Oh, and that 38 in the name, it lines up with Inov-8’s naming convention of “What it is” + “Weight in Grams.” For those using the Imperial system, that’s 1.34 ounces.

How It Attaches
You can pull the Debrisoc on either foot as they are not right or left specific then put your shoes on. Pull the edges of the gaiter over your ankle. Think of it like putting an umbrella down. Next, attach the hook on the front of the gaiter down to one of bottom-most laces. The more laces you cover the less area for junk to get into. Now, pull the back section down over the heel of the shoe. Next, we get to the meat of this gaiter. If not already, loop the tension band into one side of the anchor. Run the band underneath the shoe then connect it to the other anchor. Lastly, check that the band is resting between lugs or in a recessed section of the outsole to keep wear and tear down. Now go run.

Inov-8 has created an intriguing offering for those looking to use a gaiter with all the fuss. One item to pack and put on is nice when your trying to remember everything else with the pre-race jitters kicking in.

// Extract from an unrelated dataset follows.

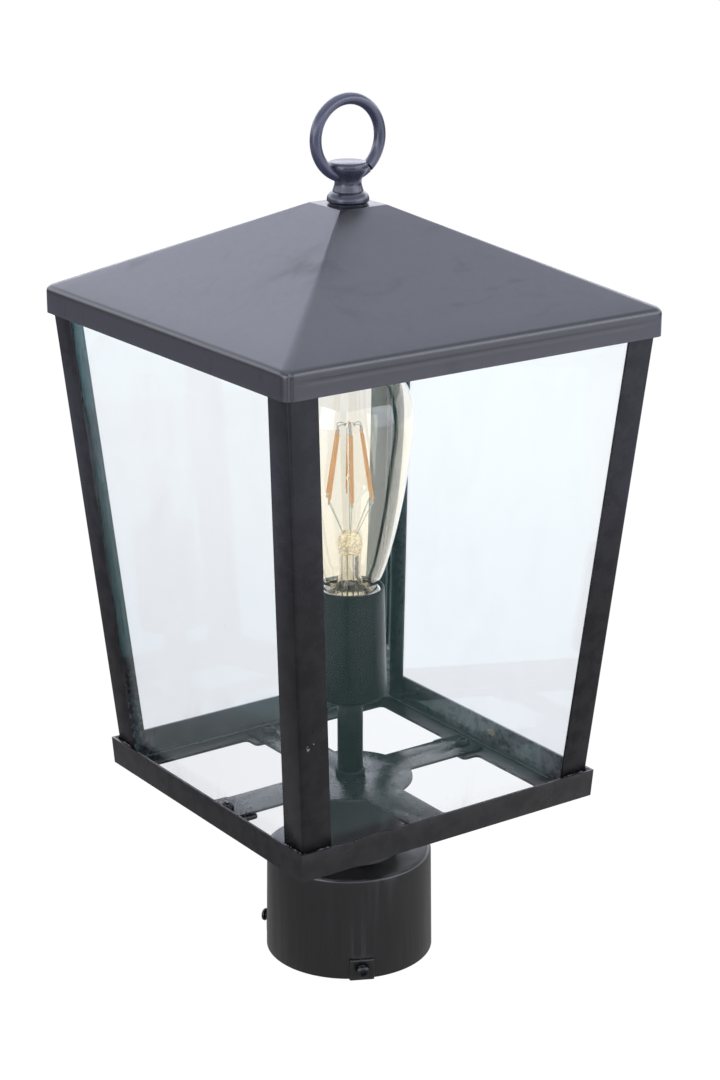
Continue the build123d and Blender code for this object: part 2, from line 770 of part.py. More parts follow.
def build():
    os.makedirs("parts", exist_ok=True)

    save(make_post_fitter(), "post_fitter")
    set_screw = make_set_screw()
    for number, turn in enumerate(set_screw_turns, start=1):
        save(Rot(0, 0, turn) * set_screw, f"set_screw_{number}")

    save(make_base_frame(), "base_frame")
    post = make_corner_post()
    pane = make_pane()
    for name, turn in zip(("front_left", "front_right", "back_right", "back_left"), sides):
        save(Rot(0, 0, turn) * post, "corner_post_" + name)
    for name, turn in zip(("front", "right", "back", "left"), sides):
        save(Rot(0, 0, turn) * pane, "glass_pane_" + name)
    top_bead_z = post_top_z - glass_top_gap - bead_length
    beads = Compound(children=[make_bead(flange_top_z), make_bead(top_bead_z)])
    save(around(beads, sides), "glass_sealant")
    save(make_top_frame(), "top_frame")

    save(make_spider_plate(), "spider_plate")
    spider_nut_z = base_z - m4_nut_height
    spider_screw = Pos(spider_screw_offset, 0, 0) * make_machine_screw(hub_top_z, spider_nut_z)
    save(around(spider_screw, sides), "spider_screws")
    save(around(Pos(spider_screw_offset, 0, 0) * make_machine_nut(spider_nut_z), sides), "spider_nuts")

    save(make_roof_bridge(), "roof_bridge")
    bridge_nut_z = post_top_z - m4_nut_height
    bridge_screw = make_machine_screw(top_frame_z + bridge_sheet, bridge_nut_z)
    save(around(Pos(bridge_screw_offset, 0, 0) * bridge_screw, (0, 180)), "bridge_screws")
    save(around(Pos(bridge_screw_offset, 0, 0) * make_machine_nut(bridge_nut_z), (0, 180)), "bridge_nuts")

    lower_nut_z = bridge_top_z - stud_nut_height
    upper_nut_z = bridge_top_z + bridge_sheet
    save(upright(stud_radius, lower_nut_z - stud_tip, stud_top_z), "roof_stud")
    save(Compound(children=[chamfered_nut(stud_nut_flats, lower_nut_z, bridge_top_z, stud_radius),
                            chamfered_nut(stud_nut_flats, upper_nut_z, upper_nut_z + stud_nut_height,
                                          stud_radius)]), "stud_lock_nuts")
    save(make_seat_nut(), "roof_seat_nut")
    save(make_roof(), "roof")

    save(tube(finial_washer_radius, stud_radius + stud_hole_clearance, roof_tip_z, neck_z), "finial_washer")
    neck = make_finial_neck()
    save(neck, "finial_neck")
    save(make_finial_ring(neck), "finial_ring")

    fitter_ceiling_z = flange_top_z - fitter_sheet
    washer_z = fitter_ceiling_z - lock_washer_sheet
    low_nut_z = washer_z - nipple_nut_height
    nipple_low_z = fitter_ceiling_z - nipple_low_end
    save(tube(nipple_radius, nipple_bore, nipple_low_z, nipple_top_z), "threaded_nipple")
    save(tube(nipple_radius + lock_washer_width, nipple_radius, washer_z, fitter_ceiling_z), "lock_washer")
    save(Compound(children=[chamfered_nut(nipple_nut_flats, low_nut_z, washer_z, nipple_radius),
                            chamfered_nut(nipple_nut_flats, cup_floor_z, socket_base_z, nipple_radius)]),
         "nipple_nuts")
    save(make_lead_bushing(nipple_low_z), "lead_bushing")
    save(tube(collar_radius, nipple_radius, hub_top_z, collar_top_z), "stem_collar")
    save(tube(stem_radius, nipple_radius, collar_top_z, stem_top_z), "stem_tube")

    save(make_socket_cup(), "socket_cup")
    save(make_socket_body(), "socket_body")
    save(make_screw_shell(), "screw_shell")
    save(make_centre_contact(), "centre_contact")
    save(make_terminal_screws(), "terminal_screws")

    save(make_bulb_glass(), "bulb_glass")
    save(make_bulb_base(), "bulb_base")
    save(make_bulb_insulator(), "bulb_insulator")
    save(make_bulb_tip(), "bulb_tip")
    save(make_bulb_mount(), "bulb_mount")
    save(make_filaments(), "filaments")
    save(make_filament_supports(), "filament_supports")


build()
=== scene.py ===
import json
import math
import random
import bpy
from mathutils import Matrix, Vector


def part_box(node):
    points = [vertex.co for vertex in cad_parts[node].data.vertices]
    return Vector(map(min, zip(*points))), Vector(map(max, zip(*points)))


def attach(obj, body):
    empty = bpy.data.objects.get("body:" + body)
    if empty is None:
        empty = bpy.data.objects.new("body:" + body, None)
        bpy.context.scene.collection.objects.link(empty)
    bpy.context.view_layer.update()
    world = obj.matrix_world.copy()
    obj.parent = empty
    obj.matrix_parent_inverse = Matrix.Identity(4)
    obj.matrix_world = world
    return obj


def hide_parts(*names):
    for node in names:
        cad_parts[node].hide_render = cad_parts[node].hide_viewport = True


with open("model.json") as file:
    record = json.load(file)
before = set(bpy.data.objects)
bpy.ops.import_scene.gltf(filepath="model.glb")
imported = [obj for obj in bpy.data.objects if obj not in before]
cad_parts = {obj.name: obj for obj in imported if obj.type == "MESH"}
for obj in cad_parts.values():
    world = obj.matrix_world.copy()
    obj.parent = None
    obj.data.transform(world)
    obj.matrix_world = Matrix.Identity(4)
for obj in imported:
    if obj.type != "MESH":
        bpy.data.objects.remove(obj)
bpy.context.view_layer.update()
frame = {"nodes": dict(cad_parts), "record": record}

print("frame loaded:", len(frame["nodes"]), "nodes")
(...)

You get a quality trail sock and gaiter combined into a single unit. The downside, as is the case with all multifunction items, when one thing fails they both do, so be prepared with backup.

Call for Comments
If you’ve used the Inov-8 Debrisoc 38, what did you think? If not, what do you think of the design? Got any questions? Fire away.

There is one comment

  1. Digger

    I ran on on a trail that had some road sections and both debris rubber bands broke on the road. It would be nice if they could solve that problem. Very good product otherwise.

  2. Rob

    I think the key thing to remember about the Debrisoc is, whether Inov-8 admits it or not, I strongly believe they are designed to be used with their shoes! If you use them with their shoes, the deeper tread pattern will protect the rubber bands quite a bit more than if you use other shoes, particularly road shoes, that don't have deep treads. I've put a ton of miles on my Debrisocs, off trail, on trail and with substantial road sections and have yet to break a rubber band. If you're wearing a shoe w/o a deep tread to protect the band then it's a no brainer that they're going to break! FWIW I've worn the Debrisoc with the X-Talon 212 and Oroc-280 and have no issues with them, even abused them royally at the Barkley Marathons a couple weeks ago. So may not be a great product if you don't use Inov-8 trail shoes already, but if you do (like me) it's a wonder product!

  3. Thomas

    I have used them with Asics Trabucos and Saucony Xodus (bothe trail shoes) and I had to cut treads into the sole of those shoes to "protect" the rubber band. That actually worked quite well. Although this is not the ideal solution I would think.

    The sock feels great and is a quality fabric.

    However I have started to use twin socks now to avoid blisters and with great success and unfortunately the debrisoc is just single and I do get blisters in them, in particular on long runs (40+ miles).

    On shorter runs in dry weather where blisters are not that much of an issue I'll wear (and recommend) the debrisoc though

  4. Mike D.

    While I don't use the Debrisock, I do use their regular gaiter. They are a very well constructed gaiter. I have not broken a band yet, but can advise those who are concerned to stop by their local hardware store and pick up a couple of o-rings. I work at a heavy equipment store and got some o-ring that are the same length but thicker. I just threw these into my hydration pack in case I ever do break one.

    1. Andy

      Also have the older predecessor to the soc. Though I agree that it is wise to have an extra band handy, I have used them pretty extensively with both Mizuno Cabrakans and Brooks Cascadias – which have rather different tread patterns (though both trail shoes)- and have only broken one so far. Almost no use on the road, which may contribute as well. Even if the band does snap mid-run the gaiter still stays roughly in place, if not quite as effective. A really good gaiter overall.

      1. Mike D.

        I forgot to mention in my previous post that I have been using these with the Cascadia 4 and just recently purchased the Cascadia 6, but have not used the gaiter with the 6, yet. Still, I don't foresee any problems.

  5. Ben S

    I've got these, really impressed with them, except after doing a 20 mile trail today, I took them off and there were holes by the toes. I've possibly done 4 long runs using them, thats all, surely that isnt enough to hole them, anyone else have any experience of this?

  6. Dano

    I bought these from my local running store in a pinch the day before a 100 miler. Overall I liked how comfortable they fit but was suspect that the elastic band wouldn't last. As I suspected, one broke at around 50 miles and the other shortly after. The positive side is the gaiters stayed in place pretty well without the band. I went back to the dirty girl gaiters as they are fool proof. I did like how these were a heavier duty fabric though. I keep them as a backup.